Mortal Kombat Review – Can’t Get That Theme Out Of Our Heads

MORTAL KOMBAT, directed by Simon McQuoid, is a reboot of the franchise’s film companion. Some may recall Paul Anderson’s 1995 hit movie, memorably starring Cary-Hiroyuki Tagawa and Christopher Lambert. This reboot often followed some of the same beats, and featured many of the same characters. 

Familiarity with the lore and characters is not required. Fans will recognise imagery, foreshadowing, and select quotes, but such things are more like bonuses for them. The film is still enjoyable for people who may have never heard of the earlier movie or game.

A rundown for those unfamiliar with the franchise: it’s based on a video game series, the first of which was released in 1992, and quickly developed a reputation for graphic violence and gore. The story takes place within a universe of many realms, of which Earth is a prized one. A martial arts tournament, Mortal Kombat, was created by ancient gods. The tournament takes place each generation, and upon a 10th victory, determines whether one realm can conquer another. The fights are to the death, and many fighters use mystical martial arts that produce magic effects. 

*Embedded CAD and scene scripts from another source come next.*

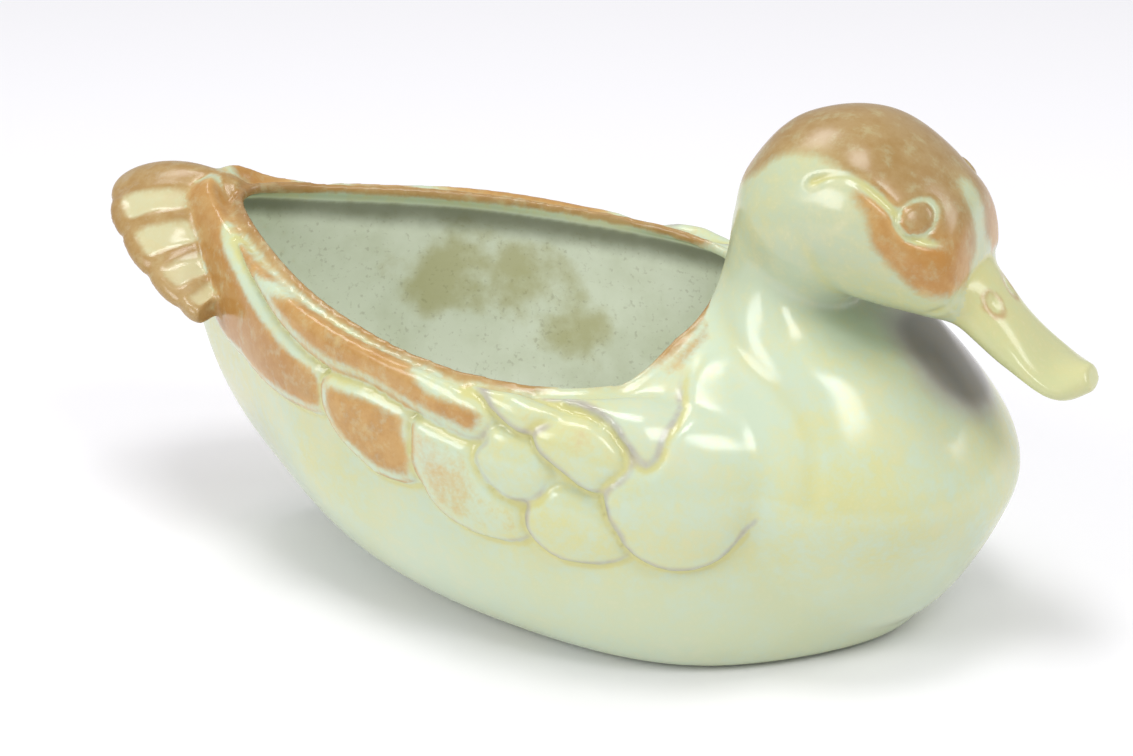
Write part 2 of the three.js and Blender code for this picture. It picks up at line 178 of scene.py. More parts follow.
wing = {
    "groove": 1.25, "grooveWidth": 1.2, "softEdge": 0.4, "tilt": 0.85,
    "tipRise": 3.2,
    "feathers": [
        {"name": "primary", "base": 1.7, "crown": 1.5, "slope": 2.6, "rust": 1.0,
         "loop": [(183, 2.2), (184, 1.45), (195, 1.28), (206, 1.07), (218, 0.98), (232, 1.02),
                  (242, 1.08), (250, 1.16), (252, 1.32), (250, 1.47), (241, 1.53), (231, 1.65),
                  (218, 1.9), (209, 2.1), (200, 2.3)]},
        {"name": "secondTip", "base": 1.2, "crown": 1.9, "slope": 3.2, "rust": 0.75,
         "loop": [(252, 1.45), (250, 1.26), (252, 1.1), (257, 0.99), (264, 0.98), (267, 1.05),
                  (266, 1.3), (268, 1.42), (261, 1.5)]},
        {"name": "thirdTip", "base": 1.1, "crown": 1.9, "slope": 3.6, "rust": 0.28,
         "loop": [(268, 1.4), (265.5, 1.24), (265.5, 1.05), (269, 0.93), (276, 0.89), (282, 0.93),
                  (283, 1.06), (280, 1.2), (278, 1.37)]},
        {"name": "longBand", "base": 1.3, "crown": 1.6, "slope": 2.8, "rust": 0.85,
         "loop": [(217, 1.93), (225, 1.8), (233, 1.69), (241, 1.57), (252, 1.48), (260, 1.5),
                  (268, 1.42), (276, 1.37), (280, 1.48), (286, 1.76), (282, 2.0), (268, 2.2),
                  (252, 2.15), (236, 2.02), (225, 1.98)]},
        {"name": "cushion", "base": 1.0, "crown": 1.5, "slope": 3.0, "rust": 0.05,
         "loop": [(282, 1.06), (282, 0.96), (286, 0.885), (292, 0.885), (296, 0.93), (296, 1.02),
                  (294, 1.13), (288, 1.2), (283, 1.16)]},
        {"name": "middleTip", "base": 1.2, "crown": 1.8, "slope": 3.0, "rust": 0.1,
         "loop": [(279, 1.42), (276, 1.3), (276.5, 1.17), (280, 1.08), (284, 1.13), (287, 1.29),
                  (288, 1.43), (285, 1.52), (281, 1.5)]},
        {"name": "rimTip", "base": 1.2, "crown": 1.7, "slope": 3.0, "rust": 0.15,
         "loop": [(286, 1.82), (284.5, 1.64), (286, 1.53), (290, 1.56), (295, 1.66), (300, 1.8),
                  (302, 2.1), (290, 2.1)]},
        {"name": "shoulderTip", "base": 1.3, "crown": 1.8, "slope": 3.2, "rust": 0.06,
         "loop": [(288.5, 1.56), (287, 1.44), (288.5, 1.33), (292, 1.22), (297, 1.27), (301, 1.38),
                  (304, 1.6), (304, 1.78), (298, 1.74), (293, 1.66)]},
        {"name": "shoulder", "base": 1.3, "crown": 1.6, "slope": 5.0, "rust": 0.0,
         "loop": [(294, 1.24), (293.5, 1.08), (296, 0.95), (301, 0.885), (307, 0.9), (312, 1.0),
                  (318, 1.18), (325, 1.4), (338, 1.6), (345, 2.3), (312, 2.3), (305, 1.8),
                  (300, 1.42)]},
        {"name": "scapular", "base": 1.6, "crown": 0.9, "slope": 5.0, "rust": 0.0,
         "loop": [(304, 1.74), (302, 1.56), (301.5, 1.4), (304.5, 1.44), (309, 1.57), (316, 1.7),
                  (328, 1.9), (345, 2.1), (345, 2.4), (306, 2.3)]},
    ],
}


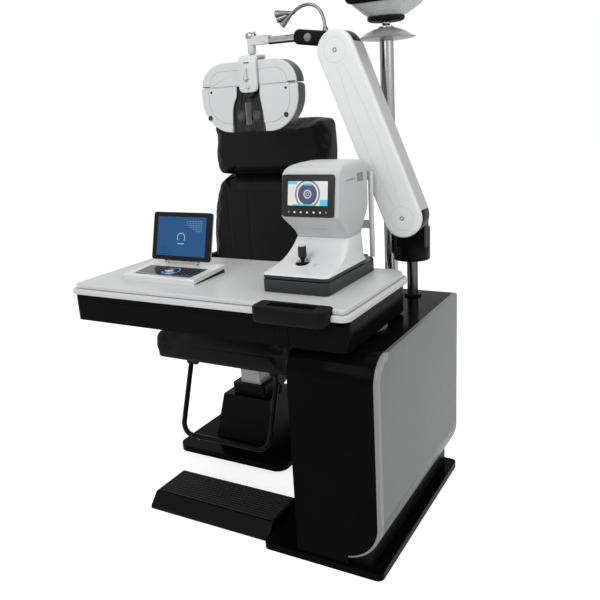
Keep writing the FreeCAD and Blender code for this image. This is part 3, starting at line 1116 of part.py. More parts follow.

Much as the plot of the ‘95 film, Earth has lost the prior nine tournaments, making the upcoming one of particular importance. The film’s protagonist is an MMA fighter named Cole Young (Lewis Tan). Cole is a new addition to the series. This caused some upset among fans, but it’s interesting to see events through the eyes of an outsider. Cole soon meets other champions of Earth: Sonya Blade (Jessica McNamee), Jax (Mehcad Brooks), and Liu Kang (Judi Lin). 

Setting up for the storyline of the first game, the film’s antagonist is a sorcerer named Shang Tsung (Chin Han). Tsung is from a realm called Outworld. In defiance of the tournament rules, Tsung plots to guarantee a tenth victory, and sends fighters to assassinate Earth’s champions. Unlike the ‘95 adaptation, this film doesn’t take place during the tournament, but in the time leading to it. 

Alongside the main plot, the history of two famous fighters is unveiled. A centuries old feud between Hanzo Hasashi (Hiroyuki Sanada) and Sub-Zero (Joe Taslim). Two of Mortal Kombat’s legendary characters. It wouldn’t live up to the expectations without some people dying, but as Tsung says, “Death is only another portal.”

The visuals are often as over-the-top, as they are inspired. Raiden (Tadanobu Asano) is the Elder god charged with protecting Earth. His eyes glow, and he commands lightning bolts to attack and teleport. Sub-Zero wields the powers of ice, freezing victims, and producing frost with each step. There is a lot of exceptional martial arts action, both skilled and super powered. The game is known for fantastic fatality movements, of which some are realised on screen. Surprisingly wonderful was the character Kano (Josh Lawson), a reputed criminal leader, and a hilariously rogue Australian. 

Although this reboot didn’t achieve a flawless victory, a gameplay term, it did provide a solid update to the franchise, which hasn’t had a big screen outing since 1997, of which MK ANNIHILATION (John Leonetti) was not well received. With the promise of a sequel, this 2021 film has set the stage, and should leave viewers with anticipation. 

MORTAL KOMBAT is now playing in available theatres as well as Premium Video on Demand in the US and Canada.